According to documents, circuit judge Robert Gibson said "that as the head of Bayer, no one knows better about what the company is doing than Baumann and it would be shocking if he didn't have any unique or specialized knowledge." 

It doesn't matter that the company's CEO is an economist by trade, not a chemist. It doesn't matter that he was CEO for only four months when Bayer acquired Monsanto (and all the headaches that were to follow) for $66 billion. It didn't matter that Hugh Grant, the former CEO of Monsanto, who for 15 years led the company that invented Roundup, already testified three years ago. It doesn't matter that there are many people who know much more about Roundup - and its active ingredient glyphosate - than the company CEO. 

After all, this is the same case in which the defense has not been permitted in court to present some evidence on Bayer's behalf.

"Numerous company officials with relevant knowledge of scientific and regulatory issues already have testified in the nationwide Roundup litigation," the Bayer spokesperson told Law360. "Mr. Baumann is not an expert in science, government regulation or the U.S. legal system and does not possess unique knowledge relevant to this case."

Former Monsanto CEO Hugh Grant, who for 15 years led the company that invented Roundup, already has testified in court as have many other researchers and scientists, all of whom know more than Baumann, but since when have facts or truth mattered in anything lately?

To date, Bayer has spent more than $11 billion settling more than 100,000 claims that glyphosate caused their non-Hodgkins lymphoma. Another 30,000-plus cases are pending, including an instant suit by an Arkansas man whose conditions warrants an expeditious approach.

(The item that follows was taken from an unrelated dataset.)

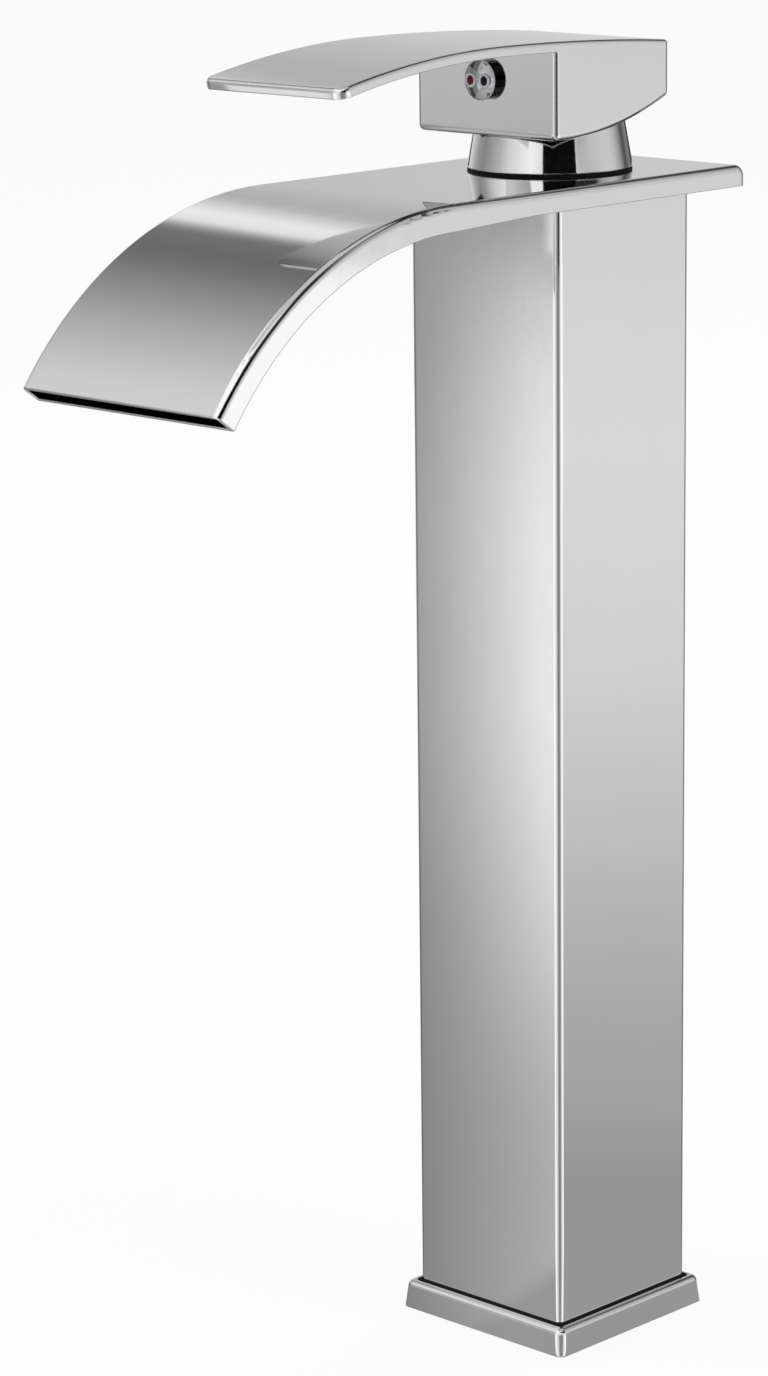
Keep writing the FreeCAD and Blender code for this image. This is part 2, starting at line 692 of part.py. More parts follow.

In the Arkansas case, the plaintiff says he had worked in agricultural and maintenance landscaping for more than two decades in various positions and used Roundup regularly around his own yard.

The rub in the Roundup saga has always been conflicting information from the U.S. Environmental Protection Agency and the World Health Organization.

The latter has said glyphosate is likely a carcinogen. The EPA has consisted disputed those findings.